My interrogator stands behind me a little to one side. His presence is known to me only as a disembodied voice coming to me over my right shoulder. His questions are simple at first. What is your name? Did you ever steal money from your parents as child? And so on. The came the pertinent questions.

“Your place of employment?”

“River City Mutual.”

“Length of service?”

“Two Years.”

“Income?”

“$45,000.”

“Your wife’s name?”

“Rebecca.”

“And your wife’s place of employment?”

“General Computers.”

“And your wife’s income?”

“$55,000.”

I let go with a little laugh after this, but there was no reaction from anyone else in the room, but the machine. Its arcing stylus bleeds red ink onto the moving graph paper.

So the questioning goes, probing into all areas of my life. A list of personal property is given.
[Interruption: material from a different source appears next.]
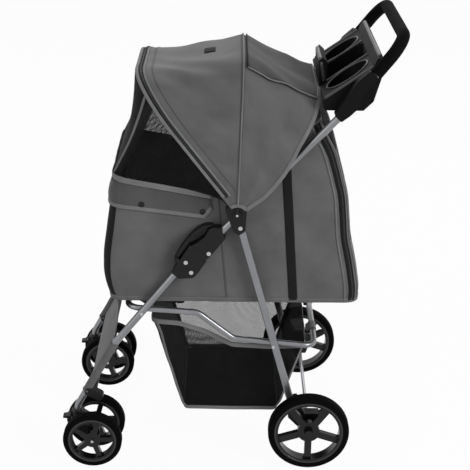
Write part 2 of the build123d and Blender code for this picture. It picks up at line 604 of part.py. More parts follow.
# ---- casters: socket on the leg, fork that swivels, two wheels each ----
for side, y in SIDES:
    with BuildPart() as caster_socket:
        with BuildSketch(Plane.XY.offset(SOCKET_Z)):
            with Locations((CASTER_X, y * TUBE_Y)):
                Circle(SOCKET_R)
        extrude(amount=SOCKET_H)
        with BuildSketch(Plane.XY.offset(LEG_END_Z)):
            with Locations((CASTER_X, y * TUBE_Y)):
                Circle(TUBE_R)
        extrude(amount=SOCKET_H, mode=Mode.SUBTRACT)
        with BuildSketch(Plane.XY.offset(SOCKET_Z)):
            with Locations((CASTER_X, y * TUBE_Y)):
                Circle(STEM_D / 2 + RUN_CLEAR)
        extrude(amount=SOCKET_H, mode=Mode.SUBTRACT)
    save(f"caster_socket_{side}", caster_socket.part)

    with BuildPart() as caster_lock:
        with BuildSketch(upright(y * TUBE_Y, *LOCK_PIVOT)):
            Circle(LOCK_BARREL_R)
            Polygon((0, LOCK_BARREL_R), (-LOCK_REACH, 1), (-LOCK_REACH, -3), (0, -LOCK_BARREL_R), align=None)
        extrude(amount=LOCK_W / 2, both=True)
        with BuildSketch(upright(y * TUBE_Y, *LOCK_PIVOT)):
            Circle(LOCK_PIN_R)
        extrude(amount=SOCKET_R - 4, both=True)
        fillet(caster_lock.faces().sort_by(Axis.X)[0].edges().filter_by(Axis.Z), 1.5)
    save(f"caster_lock_{side}", caster_lock.part)

    with BuildPart() as caster_fork:
        with BuildSketch(Plane.XY.offset(SOCKET_Z - SEAT_GAP)):
            with Locations((CASTER_X, y * TUBE_Y)):
                Circle(SOCKET_R)
        extrude(amount=-8)
        with BuildSketch(upright(y * TUBE_Y)):
            Polygon(
                (CASTER_X - 13, SOCKET_Z - 4), (CASTER_X + 13, SOCKET_Z - 4), (CASTER_AXLE_X + 11, FRONT_WHEEL_R + 4),
                (CASTER_AXLE_X + 6, FRONT_WHEEL_R - 10), (CASTER_AXLE_X - 8, FRONT_WHEEL_R - 9),
                (CASTER_X - 13, SOCKET_Z - 16), align=None,
            )
        extrude(amount=FORK_W / 2, both=True)
        with BuildSketch(upright(y * TUBE_Y)):
            Polygon(
                (CASTER_X - 11, SOCKET_Z - 16), (CASTER_X - 11, SOCKET_Z - 4), (EAR_BACK_X, SOCKET_Z - 1),
                (EAR_BACK_X, LOCK_PIVOT[1] + 4), (LOCK_PIVOT[0] - 4, LOCK_PIVOT[1] + 4),
                (LOCK_PIVOT[0] - 5, LOCK_PIVOT[1] - 8), align=None,
            )
        extrude(amount=SOCKET_R - 3, both=True)
        with BuildSketch(upright(y * TUBE_Y, *LOCK_PIVOT)):
            Circle(LOCK_BARREL_R + 2.5)
        extrude(amount=LOCK_W / 2 + SEAT_GAP, both=True, mode=Mode.SUBTRACT)
        with BuildSketch(upright(y * TUBE_Y, *LOCK_PIVOT)):
            Circle(LOCK_PIN_R + RUN_CLEAR)
        extrude(amount=SOCKET_R, both=True, mode=Mode.SUBTRACT)
        with BuildSketch(upright(y * TUBE_Y, CASTER_AXLE_X, FRONT_WHEEL_R)):
            Circle(12)
        extrude(amount=FORK_W / 2 + 2, both=True)
        with BuildSketch(Plane.XY.offset(SOCKET_Z - 4)):
            with Locations((CASTER_X, y * TUBE_Y)):
                Circle(STEM_D / 2)
        extrude(amount=STEM_H)
        with BuildSketch(upright(y * TUBE_Y, CASTER_AXLE_X, FRONT_WHEEL_R)):
            Circle(CASTER_AXLE_D / 2)
        extrude(amount=FORK_W, both=True, mode=Mode.SUBTRACT)
    save(f"caster_fork_{side}", caster_fork.part)

    with BuildPart() as caster_axle:
        with BuildSketch(upright(y * TUBE_Y, CASTER_AXLE_X, FRONT_WHEEL_R)):
            Circle(CASTER_AXLE_D / 2)
        extrude(amount=TWIN_SPACING / 2 + FRONT_WHEEL_W / 2 + 1, both=True)
    save(f"caster_axle_{side}", caster_axle.part)

    for place, out in (("inner", -1), ("outer", 1)):
        wheel_y = y * (TUBE_Y + out * TWIN_SPACING / 2)
        with BuildPart() as front_rim:
            hub_reach = TWIN_SPACING / 2 - FORK_W / 2 - 2 - SEAT_GAP
            with BuildSketch(upright(wheel_y, CASTER_AXLE_X, FRONT_WHEEL_R)):
                Circle(FRONT_RIM_D / 2)
                Circle(FRONT_RIM_D / 2 - RIM_DEPTH, mode=Mode.SUBTRACT)
            extrude(amount=FRONT_WHEEL_W / 2 - 2, both=True)
            with BuildSketch(upright(wheel_y, CASTER_AXLE_X, FRONT_WHEEL_R)):
                Circle(0.17 * FRONT_RIM_D)
                with PolarLocations(0.25 * FRONT_RIM_D, 5, start_angle=-70):
                    Rectangle(0.44 * FRONT_RIM_D, FRONT_SPOKE_W)
            extrude(amount=FRONT_WHEEL_W / 4, both=True)
            with BuildSketch(upright(wheel_y, CASTER_AXLE_X, FRONT_WHEEL_R)):
                Circle(CASTER_AXLE_D / 2 + 5)
            extrude(amount=y * out * hub_reach)
            with BuildSketch(upright(wheel_y, CASTER_AXLE_X, FRONT_WHEEL_R)):
                Circle(CASTER_AXLE_D / 2 + RUN_CLEAR)
            extrude(amount=TWIN_SPACING, both=True, mode=Mode.SUBTRACT)
        save(f"front_rim_{side}_{place}", front_rim.part)
        centre = (CASTER_AXLE_X, wheel_y, FRONT_WHEEL_R)
        save(f"front_tyre_{side}_{place}", make_tyre(centre, FRONT_WHEEL_D, FRONT_RIM_D, FRONT_WHEEL_W))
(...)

A list of friends and relatives is given. Finally, it is over. I had begun to hyperventilate. My left arm is numb. My body fairly floats in perspiration. The skin at the back of my skull crawls with anxiety. I stagger to my feet having come through the ordeal, much to my surprise, alive.

“Miss Jones will escort you back up front,” I am informed.

The interrogation unit disengages its equipment and disappears through the same double doors from whence it came. Simultaneously the same girl that had brought me here reappears at the opposite end of the room. She holds the door open and beckons me to follow.

“This way please, Mr. Quarry,” she says.

We pass through the same series of hallways and tunnels until we arrive once again at the check point center. We wait a few moments at the desk. A phone rings. Miss Jones answers. Stone face. She replaces the phone in its cradle then flashes a smile in my direction.

“Your check has been approved, Mr. Quarry. Here are your purchases. You may exit the store now and thank you for shopping at S and M.